Rigid‐Flexible Coupling Realized by Synergistic Engineering of the Graphitic‐Amorphous Architecture for Durable and Fast Potassium Storage

Abstract Graphite anodes hold great potential for potassium‐ion batteries (PIBs), yet their practical application is hindered by poor cycle performance caused by substantial interlayer expansion. Herein, a partial graphitic carbon (PGC) is elaborately engineered via the catalytic effect of ferric citrate using pitch as a carbon precursor.

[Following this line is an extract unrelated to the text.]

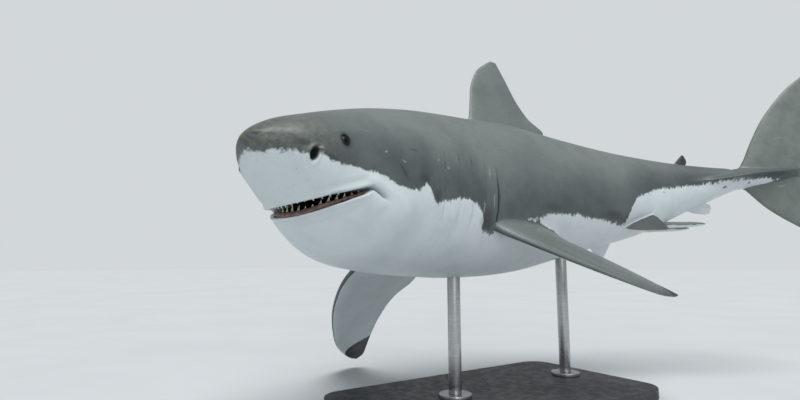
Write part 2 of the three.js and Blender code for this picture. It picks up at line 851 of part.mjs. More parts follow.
const BACK_GREY = 0x56646b;
const FIN_GREY = 0x4e5a61;
const BELLY_WHITE = 0xd9dedc;
const MOUTH_RED = 0x5a2320;
const TOOTH_IVORY = 0xc9b6aa;
const EYE_BLACK = 0x0b0b0d;
const BOARD_BLACK = 0x2f3133;
const STEEL_GREY = 0x8a8d90;
add("head", head, BACK_GREY, 0.5, 0);
add("lower_jaw", lowerJaw, BELLY_WHITE, 0.5, 0);
add("mouth_lining", mouthLining, MOUTH_RED, 0.5, 0);
add("upper_gum_and_teeth", largest(upperGum), TOOTH_IVORY, 0.4, 0);
add("lower_gum_and_teeth", largest(lowerGum), TOOTH_IVORY, 0.4, 0);
add("gill_region", gills, BACK_GREY, 0.5, 0);
add("trunk_front", trunkFront, BACK_GREY, 0.5, 0);
add("trunk_rear", trunkRear, BACK_GREY, 0.5, 0);
add("tail_stem", tailStem, BACK_GREY, 0.5, 0);
add("caudal_fin", caudalFin, FIN_GREY, 0.5, 0);
add("first_dorsal_fin", dorsalFin, FIN_GREY, 0.5, 0);
add("second_dorsal_fin", secondDorsalFin, FIN_GREY, 0.5, 0);
add("anal_fin", analFin, BELLY_WHITE, 0.5, 0);
add("pectoral_fin_left", pectoralLeft, FIN_GREY, 0.5, 0);
add("pectoral_fin_right", pectoralRight, FIN_GREY, 0.5, 0);
add("pelvic_fin_left", pelvicLeft, FIN_GREY, 0.5, 0);
add("pelvic_fin_right", pelvicRight, FIN_GREY, 0.5, 0);
add("clasper_left", claspers[0], BELLY_WHITE, 0.5, 0);
add("clasper_right", claspers[1], BELLY_WHITE, 0.5, 0);
add("eye_left", knob(EYE, 1, 0), EYE_BLACK, 0.15, 0);
add("eye_right", knob(EYE, -1, 0), EYE_BLACK, 0.15, 0);
add("stand_base", base, BOARD_BLACK, 0.5, 0);
for (const [i, place] of ["front", "rear"].entries()) {
  add(`stand_collar_${place}`, standCollar(ROD_STATIONS[i]), STEEL_GREY, 0.35, 0.9);
  add(`stand_rod_${place}`, standRod(ROD_STATIONS[i]), STEEL_GREY, 0.35, 0.9);
}

export default group;
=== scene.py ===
"""Looks of a life-size great white shark on its display stand.

One skin covers the whole animal, with its eyes, gums and teeth as separate pieces, and the stand
keeps its solid shapes with finishes of its own. Places on the body are (s, l, z) in per cent of
the total length: s from the snout along the spine, l to the animal's left, z up. Points are in
metres, +Z up, with the head towards -Y and the animal's left towards +X.
"""

import math

import bmesh
import bpy
import numpy as np
from bpy.props import FloatProperty, FloatVectorProperty, IntProperty, PointerProperty
from mathutils import Matrix, Vector
from mathutils.kdtree import KDTree


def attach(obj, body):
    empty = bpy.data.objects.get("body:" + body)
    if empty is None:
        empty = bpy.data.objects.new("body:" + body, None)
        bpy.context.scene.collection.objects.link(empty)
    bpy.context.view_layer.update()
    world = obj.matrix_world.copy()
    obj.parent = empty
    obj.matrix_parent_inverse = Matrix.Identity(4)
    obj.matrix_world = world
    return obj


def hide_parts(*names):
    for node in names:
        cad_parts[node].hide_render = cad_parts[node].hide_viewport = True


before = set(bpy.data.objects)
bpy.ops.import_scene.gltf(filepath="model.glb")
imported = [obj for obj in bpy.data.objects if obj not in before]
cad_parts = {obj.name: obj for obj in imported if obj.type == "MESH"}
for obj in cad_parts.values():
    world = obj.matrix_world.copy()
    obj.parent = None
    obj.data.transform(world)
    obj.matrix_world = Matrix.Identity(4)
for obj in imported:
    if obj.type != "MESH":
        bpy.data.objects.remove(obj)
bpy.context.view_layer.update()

bl_info = {
    "name": "Great white shark",
    "version": (1, 0, 0),
    "blender": (4, 5, 0),
    "location": "View3D > Sidebar > Great white",
    "description": "Builds the skin, eyes, gums, teeth and stand finishes of a great white shark",
    "category": "Object",
}

TOTAL_LENGTH = 4.3
PER_CENT = TOTAL_LENGTH / 100

# How the spine runs: the head turned a little to the right, the body and tail swung to the left.
HEAD_TURN = math.radians(-5.5)
HEAD_TURN_END = 25
BODY_TURN = math.radians(60)
BODY_TURN_START = 4
BODY_TURN_END = 85
TAIL_RISE = math.radians(2.6)
TAIL_RISE_START = 55
TAIL_RISE_END = 90
BANK = math.radians(-8)
PITCH = math.radians(-1.2)
ANCHOR = 38
ANCHOR_AT = np.array((-0.07, 0.1, 1.08))
SPINE_STEP = 0.25
SPINE_COUNT = 440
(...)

Systematically varying the catalyst content enables an optimal PGC design integrating a highly graphitized phase providing abundant active sites for K‐ion intercalation, balanced with an amorphous carbon region that accommodates volume expansion and facilitates ion diffusion. The optimized PGC12 electrode exhibits a high reversible capacity of 281.9 mAh g −1 , characterized by a prolonged low‐potential plateau region, and excellent cycle stability with a capacity retention of 94.8% after 300 cycles. It also realizes an impressive rate capability with a retained capacity of 222.2 mAh g −1 at 1 C. Moreover, the assembled K‐ion full‐cell delivers an exceptional energy density of 148.2 Wh kg −1 . In‐situ XRD and DFT simulations further verify the distinct phase transition mechanisms and reaction dynamics across different carbon configurations. This work elucidates the impact of carbon configurations on K‐storage performance and proposes a structural model for efficient K‐ion storage, which is instrumental in the rational design and advancement of carbon anodes in PIBs.